Even the image, like an anti-Christ, a masked savior cheats creation out of its promised restoration.
But that is just our fear and anxiety speaking. That’s what the Kingdom of Earth threatens, but it’s not what Jesus offers us.
Jesus offers love
Love. Jesus offers love.
And upon that love hangs all this other stuff we pretend is important to us. Jesus stands in the center of all this unregulated evil. And he offers love despite the deafening winds starving his message of oxygen.
Jesus doesn’t try to pass off hate for love: but the Pharisees do.
Jesus doesn’t try to masquerade his rebuke as love (it’s not love, it’s a rebuke)–but a rebuke of what prevents love.

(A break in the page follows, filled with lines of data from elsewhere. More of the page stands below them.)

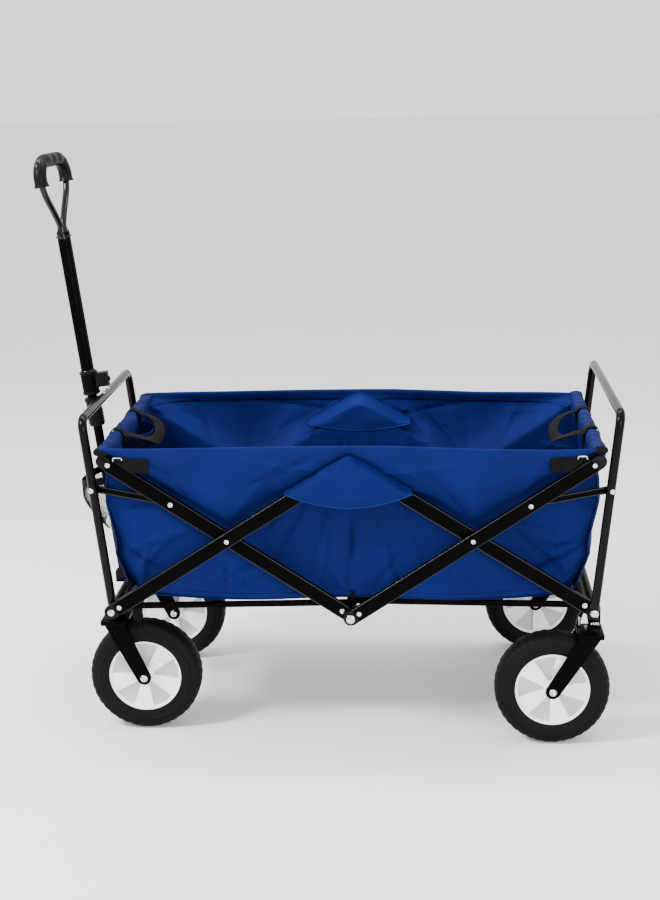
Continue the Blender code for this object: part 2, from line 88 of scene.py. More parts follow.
HUB_LOW = hinge("fold")
HUB_HIGH = hinge("box_hinge")
MID_X = HUB_LOW.x
CROSS = {-1: hinge("front_cross_hinge"), 1: hinge("back_cross_hinge")}
FOOT = {-1: hinge("front_frame_hinge"), 1: hinge("back_frame_hinge")}
LINK_PIN = {-1: hinge("front_link_hinge"), 1: hinge("back_link_hinge")}
END_TUBE = {-1: middle("front_end_tube"), 1: middle("back_end_tube")}
BAR_HALF_Y = 6.0
BAR_HALF = 12.0
LAYER_STEP = 14.0
INNER_Y = BAR_HALF_Y - node_box("front_inner_bar_near")[1].y
OUTER_Y = INNER_Y + LAYER_STEP
OUTER_FACE = OUTER_Y + BAR_HALF_Y
INNER_FACE = INNER_Y + BAR_HALF_Y
CLOTH_FACE = abs(node_box("side_panel_near")[0].y)
FLOOR_Z = node_box("floor_panel")[0].z
ROLL_R = (node_box("front_rim_sleeve")[1].z - node_box("front_rim_sleeve")[0].z) / 2

# ---------------------------------------------------------------- meshes


def to_mesh(name, points, faces, uvs=None):
    mesh = bpy.data.meshes.new(name)
    mesh.from_pydata([tuple(c * MM for c in p) for p in points], [], faces)
    if uvs is not None:
        layer = mesh.uv_layers.new(name="cut")
        for loop in mesh.loops:
            layer.data[loop.index].uv = [c * MM for c in uvs[loop.vertex_index]]
    mesh.validate()
    return mesh


def add_object(name, data):
    made = bpy.data.objects.new(name, data)
    bpy.context.scene.collection.objects.link(made)
    return made


def at(dx, y, z):
    """A point at dx from the wagon's middle."""
    return Vector((MID_X + dx, y, z))


def face_out(mesh):
    bm = bmesh.new()
    bm.from_mesh(mesh)
    bmesh.ops.recalc_face_normals(bm, faces=bm.faces)
    bm.to_mesh(mesh)
    bm.free()
    return mesh


def join(*shapes):
    """Several (points, faces) shapes as one."""
    points, faces = [], []
    for more_points, more_faces in shapes:
        base = len(points)
        points += list(more_points)
        faces += [tuple(base + i for i in face) for face in more_faces]
    return points, faces


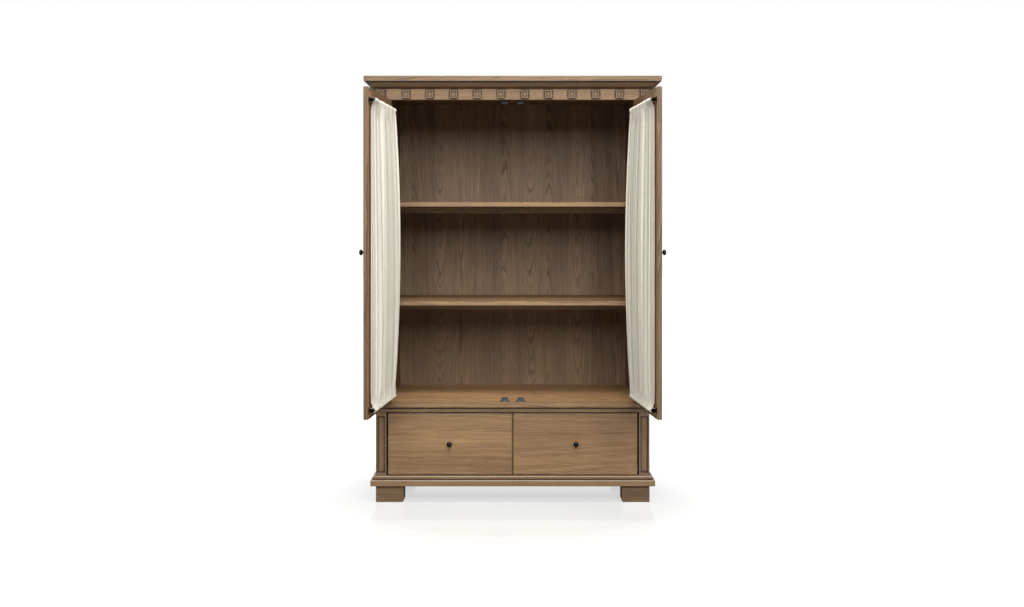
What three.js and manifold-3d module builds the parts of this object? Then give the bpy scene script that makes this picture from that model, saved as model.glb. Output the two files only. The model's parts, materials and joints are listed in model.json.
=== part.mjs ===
// Two-door armoire with curtained wire-mesh doors, two fixed shelves and two drawers.
// Millimetres, +Z up. The front faces -Y and the origin lies on the floor, under the middle of the
// whole object as it stands with both doors open.

import * as THREE from "three";
import { mergeVertices } from "three/addons/utils/BufferGeometryUtils.js";
import Module from "manifold-3d";

const wasm = await Module();
wasm.setup();

// ---- driving dimensions ----

const clearance = 0.3; // between two pieces that touch
const height = 2011;
const capWidth = 1400;
const bodyWidth = 1294;
const bodyDepth = 740; // front plane of the pilasters to the back
const pilasterWidth = 49.5; // and the thickness of the sides behind them
const pilasterDepth = 25;

const capThickness = 25;
const crownHeight = 31;
const crownReach = 28;
const friezeHeight = 52;
const friezeDepth = 42;
const friezeSetback = 3;

const footHeight = 79;
const footWidth = 131;
const footDepth = 100;
const baseLowerHeight = 28;
const baseUpperHeight = 18;
const baseLowerReach = 24;
const baseUpperReach = 10;

const deckTop = 472;
const deckThickness = 24;
const deckReach = 8;
const waistHeight = 23;
const waistReach = 4;

const shelfThickness = 22.5;
const shelfTops = { lower: 944.5, upper: 1422 };
const shelfSetback = 130;
const bearerSetback = 285;
const bearerHeight = 30;
const bearerThickness = 20;

const blockWidth = 34;
const blockHeight = 40;
const blockReach = 8;
const blockPitch = 112.1;
const blocksPerSide = 5;
const blockRecess = { width: 21, height: 25 };

const doorThickness = 21;
const doorGap = 3; // above and below
const doorMiddleGap = 3.5; // between the two doors when closed
const doorOpenAngle = 94.5; // degrees from closed, as the doors stand
const doorEdgeGap = 3.7; // at the hinge side, filled by the hinge leaves
const pinForward = 4; // hinge pin axis in front of the front plane
const stileWidth = 65;
const topRailHeight = 70;
const bottomRailHeight = 82;
const rebateWidth = 8;
const rebateDepth = 11;
const meshThickness = 1;

const hingeHeights = [655, 1720];
const hingeLength = 76;
const leafThickness = 1.2;
const knuckleRadius = 3.5;
const pinRadius = 1.6;

const doorKnobHeight = 1190;

const rodRadius = 5;
const rodOffset = 18; // rod axis off the door's inner face
const rodHeights = { top: 1845, bottom: 514 };
const rodEnds = [48, 12]; // bracket centres from the hinge edge and from the leading edge
const curtainEnds = [64, 18];
const curtainHeader = 11; // cloth above the top rod and below the bottom one
const curtainNear = 8; // cloth off the inner face, nearest and farthest
const curtainFar = 28;
const curtainBulge = 24;

const catchSpread = 38; // centre of a catch from the middle plane
const drawerGap = 5;
const drawerBoxDepth = 520;
const drawerWall = 12;
const drawerTravelClearance = 1;

// ---- levels and planes worked out from them ----

const halfBody = bodyWidth / 2;
const openingHalf = halfBody - pilasterWidth; // inner face of a pilaster and of a side
const capBottom = height - capThickness;
const crownBottom = capBottom - crownHeight;
const friezeBottom = crownBottom - friezeHeight;
const baseStep = footHeight + baseLowerHeight;
const baseTop = baseStep + baseUpperHeight;
const deckBottom = deckTop - deckThickness;
const waistBottom = deckBottom - waistHeight;
const backPlane = bodyDepth - 14; // front face of the back panel
const doorBottom = deckTop + doorGap;
const doorTop = friezeBottom - doorGap;
const pinX = openingHalf - doorEdgeGap / 2;
const doorWidth = pinX - (doorEdgeGap + doorMiddleGap) / 2;
const openRadians = THREE.MathUtils.degToRad(doorOpenAngle);
const doorReach = pinForward + (doorWidth + doorEdgeGap / 2) * Math.sin(openRadians)
  - (pinForward + doorThickness) * Math.cos(openRadians);

// ---- materials ----

function finish(colour, roughness, metalness = 0) {
  return new THREE.MeshStandardMaterial({ color: colour, roughness, metalness });
}

const stainedAsh = finish(0x8f7358, 0.62);
const darkAsh = finish(0x624f3c, 0.66);
const curtainCloth = finish(0xdbd4c3, 0.95);
const blackIron = finish(0x1d1b19, 0.5, 0.7);
const greyPlastic = finish(0x6f7072, 0.55);
const wireMesh = finish(0x4a443c, 0.5, 0.8);

// ---- geometry helpers ----

// A box from its lowest and highest X, Y and Z.
function board([x0, x1], [y0, y1], [z0, z1]) {
  const box = new THREE.BoxGeometry(x1 - x0, y1 - y0, z1 - z0);
  return box.translate((x0 + x1) / 2, (y0 + y1) / 2, (z0 + z1) / 2);
}

function toSolid(geometry) {
  const bare = geometry.clone();
  bare.deleteAttribute("normal");
  bare.deleteAttribute("uv");
  const merged = mergeVertices(bare, 1e-4);
  return new wasm.Manifold(new wasm.Mesh({
    numProp: 3,
    vertProperties: new Float32Array(merged.attributes.position.array),
    triVerts: new Uint32Array(merged.index.array),
  }));
}

function toGeometry(solid) {
  const mesh = solid.getMesh();
  const geometry = new THREE.BufferGeometry();
  geometry.setAttribute("position", new THREE.BufferAttribute(mesh.vertProperties, 3));
  geometry.setIndex(new THREE.BufferAttribute(mesh.triVerts, 1));
  const faceted = geometry.toNonIndexed();
  faceted.computeVertexNormals();
  return faceted;
}

function join(geometries) {
  const [first, ...rest] = geometries.map(toSolid);
  return toGeometry(rest.reduce((sum, solid) => sum.add(solid), first));
}

function cut(geometry, tools) {
  return toGeometry(tools.map(toSolid).reduce((left, tool) => left.subtract(tool), toSolid(geometry)));
}

// A closed solid through rings of the same number of points, from the bottom ring to the top one.
// Each ring runs counter-clockwise seen from the side that the rings advance towards.
function loft(rings) {
  const count = rings[0].length;
  const positions = rings.flat(2);
  const index = [];
  for (let ring = 0; ring < rings.length - 1; ring += 1) {
    for (let i = 0; i < count; i += 1) {
      const here = ring * count + i;
      const next = ring * count + ((i + 1) % count);
      index.push(here, next, next + count, here, next + count, here + count);
    }
  }
  const last = (rings.length - 1) * count;
  for (let i = 1; i < count - 1; i += 1) {
    index.push(0, i + 1, i, last, last + i, last + i + 1);
  }
  const geometry = new THREE.BufferGeometry();
  geometry.setAttribute("position", new THREE.Float32BufferAttribute(positions, 3));
  geometry.setIndex(index);
  return geometry;
}

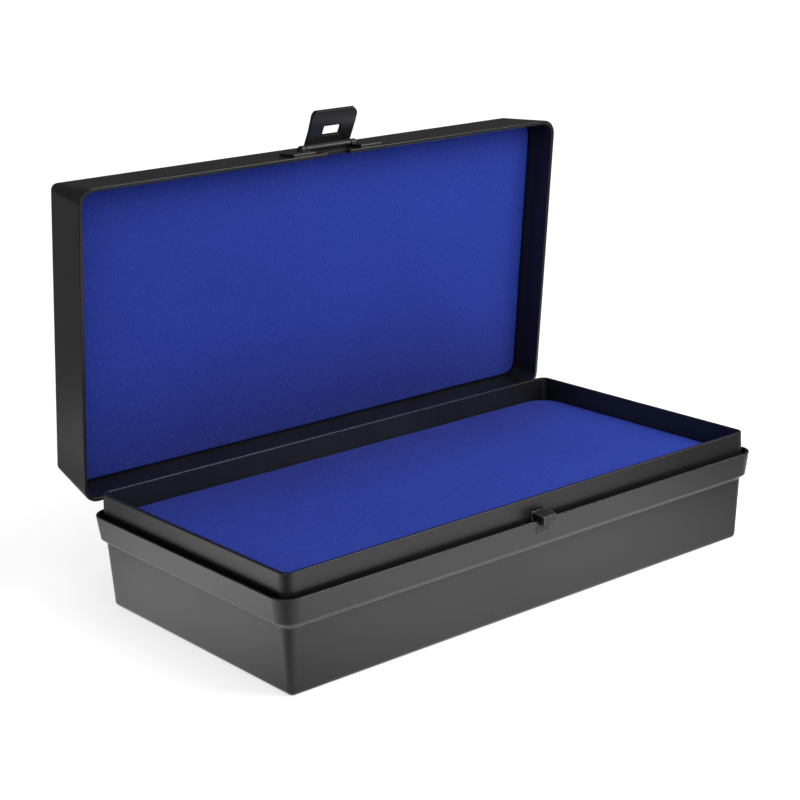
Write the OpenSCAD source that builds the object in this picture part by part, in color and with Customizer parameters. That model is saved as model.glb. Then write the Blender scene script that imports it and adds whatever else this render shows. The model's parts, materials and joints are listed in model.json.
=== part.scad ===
// Hinged plastic case for a micrometer: a moulded base and lid with foam linings,
// two pin hinges along the back and a swinging latch flap at the front.
// The lid is drawn open. X runs along the case, Y points to the hinge side and Z is up.
// The origin is the middle of the underside.

/* [Case] */
// Outside length, measured at the top of the rim band
case_l = 210; // [170:1:280]
// Outside width, measured at the top of the rim band
case_w = 109.7; // [90:0.1:160]
// Corner radius at the top of the rim band
corner_r = 6.4; // [6.4:0.1:12]
// Thickness of the floor, the side walls and the lid's top
wall = 1.6; // [1.4:0.1:1.8]
// Angle that the lid is open
lid_open = 83.9; // [60:0.1:86]

/* [Base] */
// Height of the rim band's top above the underside
base_h = 33; // [26:0.1:60]
// Height of the rim band
band_h = 8.7; // [7:0.1:11]
// Thickness of the rim band
band_t = 1; // [0.8:0.1:1.2]
// How far the band leans out from its foot to its top
band_flare = 1.15; // [0.6:0.05:1.2]
// How far the band's foot stands out from the wall below it
ledge_w = 1.95; // [1:0.05:2]
// How far the lower wall draws in on its way down
base_draft = 1.35; // [0.8:0.05:1.4]
// Rounding of the bottom edge
foot_round = 1.6; // [1:0.1:3]
// Width of the channel between the band and the lip
channel_w = 1.5; // [1.4:0.1:1.6]
// Depth of that channel
channel_d = 4; // [3:0.1:5]
// Height of the inner lip above the band
lip_h = 7.2; // [5:0.1:8]
// How far the lip leans in on its way up
lip_draft = 0.4; // [0.3:0.05:0.5]
// Thickness of the inner lip
lip_t = 1.3; // [1:0.1:1.8]

/* [Lid] */
// Height of the lid, rim to outside top
lid_h = 24.8; // [24:0.1:40]
// How far the lid's wall draws in from rim to top
lid_draft = 3.35; // [2:0.05:3.4]
// How far the lid's rim stands back from the band's face
rim_back = 0.6; // [0.5:0.1:0.8]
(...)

His love doesn’t breed evil or give birth to chaos. But all this hatred and evil which surrounds Jesus won’t be able to destroy the love of God in Jesus.
That’s why we can say that everything hangs from this love: because it has to start with love. Not with safety, patriotism, or being nice to each other. It starts with love because love is at the center of the kin-dom. And the kin-dom is about restoring our beloved community.
Called to Love and Restore
Those who’ve followed along with our Daring Read for October know that restoring our relationship with God was the centerpiece of Martin Luther’s 95 Theses. And why Luther began with a call to repent: to turn again toward God and away from sin.
Even though 500 years passed, we are still calling one another to repent and restore our community. As we find ourselves surrounded by hate and bigotry and evil, we are called to restore this commandment in its most Jesusy form!
Called to love God with everything we have.
And likewise called to love our neighbors as ourselves.
A calling which stretches our capacity, pushes against the swirling gales, and brings us into disharmony with that selfish and bigoted world from our place at the center of the storm. But the music we make sounds like rushing water, with deep currents of love and new life to the thirsty. Music which turns pub songs into hymns, broken vessels into new pots, burned prayer books into embodied liturgies.
A love song for all of creation. Restored, renewed, and given to the world to love.